The programme was approached by a worker at the centre, 21-year-old Callum Tulley, who agreed to secretly film what happened during his shifts.
The footage reveals suicide attempts, drug abuse and the results of violence inflicted by detainees on each other.
However, it also shows G4S staff mocking, verbally abusing and even physically assaulting those in their care.
'Dangerous and volatile'
Ahead of filming, Mr Tulley told the BBC: "I'll be going into a very dangerous and volatile situation and then I'll also be aware that I'm under immense pressure to actually film this incident whilst maintaining cover, whilst actually ensuring that no-one's harmed.
"Because if someone's there and he's hung himself, I can't be concentrating on filming this guy. I've got to save his life."

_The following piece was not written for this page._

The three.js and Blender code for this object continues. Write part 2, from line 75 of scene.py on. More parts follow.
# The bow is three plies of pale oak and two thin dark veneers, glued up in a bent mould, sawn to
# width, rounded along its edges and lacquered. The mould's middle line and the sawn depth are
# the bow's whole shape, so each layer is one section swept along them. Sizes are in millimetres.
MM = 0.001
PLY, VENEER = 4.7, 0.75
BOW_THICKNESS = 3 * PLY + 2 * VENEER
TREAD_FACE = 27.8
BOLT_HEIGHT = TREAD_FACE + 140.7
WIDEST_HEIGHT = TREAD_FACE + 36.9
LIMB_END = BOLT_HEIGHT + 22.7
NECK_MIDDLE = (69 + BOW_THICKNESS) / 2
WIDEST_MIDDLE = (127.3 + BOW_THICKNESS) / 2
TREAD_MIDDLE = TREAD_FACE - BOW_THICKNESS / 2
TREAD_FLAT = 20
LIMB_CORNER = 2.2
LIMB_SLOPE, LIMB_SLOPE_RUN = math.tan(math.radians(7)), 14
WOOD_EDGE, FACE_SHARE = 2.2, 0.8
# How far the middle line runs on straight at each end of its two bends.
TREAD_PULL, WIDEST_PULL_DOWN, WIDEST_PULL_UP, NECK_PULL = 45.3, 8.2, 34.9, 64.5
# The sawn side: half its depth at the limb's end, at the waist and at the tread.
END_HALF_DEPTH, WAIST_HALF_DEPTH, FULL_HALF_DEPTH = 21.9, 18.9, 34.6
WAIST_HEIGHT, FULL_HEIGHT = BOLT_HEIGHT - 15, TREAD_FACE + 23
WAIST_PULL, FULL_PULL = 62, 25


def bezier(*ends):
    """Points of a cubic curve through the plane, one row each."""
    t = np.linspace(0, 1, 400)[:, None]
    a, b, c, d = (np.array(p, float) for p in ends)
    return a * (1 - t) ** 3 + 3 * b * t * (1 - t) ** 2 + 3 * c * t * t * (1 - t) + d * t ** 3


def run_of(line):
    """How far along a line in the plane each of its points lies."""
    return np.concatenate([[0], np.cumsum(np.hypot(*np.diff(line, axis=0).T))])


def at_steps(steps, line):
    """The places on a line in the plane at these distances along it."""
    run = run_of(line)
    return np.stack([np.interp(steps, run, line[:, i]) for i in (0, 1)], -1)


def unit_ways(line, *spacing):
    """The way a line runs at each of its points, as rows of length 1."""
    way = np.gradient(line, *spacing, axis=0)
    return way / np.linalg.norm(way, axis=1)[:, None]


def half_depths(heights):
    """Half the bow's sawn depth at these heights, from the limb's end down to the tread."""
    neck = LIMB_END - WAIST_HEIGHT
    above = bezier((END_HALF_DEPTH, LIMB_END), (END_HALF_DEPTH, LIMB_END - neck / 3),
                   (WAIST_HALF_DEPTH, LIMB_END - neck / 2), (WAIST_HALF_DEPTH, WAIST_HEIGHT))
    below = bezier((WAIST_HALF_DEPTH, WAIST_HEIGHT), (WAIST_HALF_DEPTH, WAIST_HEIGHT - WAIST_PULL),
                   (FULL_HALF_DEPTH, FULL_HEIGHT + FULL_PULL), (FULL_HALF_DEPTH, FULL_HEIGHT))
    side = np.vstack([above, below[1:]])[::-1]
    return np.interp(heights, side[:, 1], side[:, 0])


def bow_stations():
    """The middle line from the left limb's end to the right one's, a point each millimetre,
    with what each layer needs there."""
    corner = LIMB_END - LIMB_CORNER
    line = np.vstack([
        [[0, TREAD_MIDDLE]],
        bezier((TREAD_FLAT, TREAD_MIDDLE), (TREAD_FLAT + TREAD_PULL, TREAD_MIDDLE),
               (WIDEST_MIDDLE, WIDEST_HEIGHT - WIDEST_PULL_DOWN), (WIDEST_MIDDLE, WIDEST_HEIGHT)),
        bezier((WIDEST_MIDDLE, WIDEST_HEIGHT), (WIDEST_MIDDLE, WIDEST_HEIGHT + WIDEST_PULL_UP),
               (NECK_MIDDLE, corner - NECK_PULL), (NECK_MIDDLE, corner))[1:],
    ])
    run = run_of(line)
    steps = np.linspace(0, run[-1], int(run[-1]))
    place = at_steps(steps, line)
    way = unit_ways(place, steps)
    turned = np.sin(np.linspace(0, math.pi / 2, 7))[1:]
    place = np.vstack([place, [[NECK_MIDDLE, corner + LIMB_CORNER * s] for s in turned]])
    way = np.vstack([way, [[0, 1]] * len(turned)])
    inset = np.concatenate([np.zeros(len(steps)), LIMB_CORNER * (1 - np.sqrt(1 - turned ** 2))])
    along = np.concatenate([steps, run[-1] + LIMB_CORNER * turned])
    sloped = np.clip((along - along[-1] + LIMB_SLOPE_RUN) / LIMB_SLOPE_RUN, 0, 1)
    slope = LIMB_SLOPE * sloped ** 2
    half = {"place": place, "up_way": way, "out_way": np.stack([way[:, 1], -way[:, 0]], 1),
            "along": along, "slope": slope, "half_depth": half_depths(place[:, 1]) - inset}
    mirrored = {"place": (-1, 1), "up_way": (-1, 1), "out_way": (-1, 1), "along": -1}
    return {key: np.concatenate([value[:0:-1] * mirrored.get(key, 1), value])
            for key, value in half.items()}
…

In one incident, Mr Tulley described how he had called other officers to help him restrain a 20-year-old man, who had been on suicide watch for two days and was trying to harm himself.
"This officer comes in and just chokes him basically, and he just exerts all his pressure on from his hands and arms on to this guy's neck, and you see his eyes roll back, you see his eyes roll to the back of his head."
In total, 10 staff who worked at Brook House have now been suspended, among them a former G4S officer now at the Home Office.
The others include a female nurse, and six detention custody officers and two managers, all male.
Five other G4S staff have been placed on restricted duties.
Responding to Panorama's allegations, Home Office minister Brandon Lewis said: "The dignity and safety of all those in our care is of the utmost importance, and I am taking these deeply concerning allegations very seriously.
"We expect the highest standards and integrity of our contractors at all times, and the Home Office is working closely with G4S to ensure a full investigation is carried out and appropriate action is taken."
Nearly half the detainees are foreign national offenders (FNOs) who have reached the end of their sentences and are due to be deported.
The remainder are people from a wide range of backgrounds who, apart from immigration offences, may never have been in trouble.
They include people applying for asylum and others, such as doctors and students, whose visas have run out.
"The contrast between the asylum seekers and the migrants to the hard-line criminals, they... swarm like sharks around small fish," said Mr Tulley.
"They will just get eaten alive, just snapped up like that."
'Worse than prison'
G4S say it is not uncommon for 45% of detainees to be FNOs, and so it would be impossible to keep them segregated.
Like other immigration detention centres, Brook House was meant to hold people for only a few days, but now some spend months, even years there.
Mustapha Zitouni spent nearly a year in detention after finishing a prison sentence.
At one point, the stress of being held without an end in sight became too much for him.
Mr Tulley secretly filmed him protesting on suicide-prevention netting, razor blades in his hands.
The catalyst for his protest was the last-minute cancellation of a flight home due to a simple administrative error at the Algerian embassy.
Now back in his home country, Zitouni says the uncertainty over how long they would be held made him and others desperate.
"The detention is... worse than the prison.
"In detention centre, you never know how long you are going to be: One day, one year or three or four years.
"The waiting game [is] the worst, the killer."
Zitouni's experience is not unusual - cancelled plane tickets cost the Home Office an estimated £1.4m a year, according to a 2016 report by the chief inspector of borders and immigration.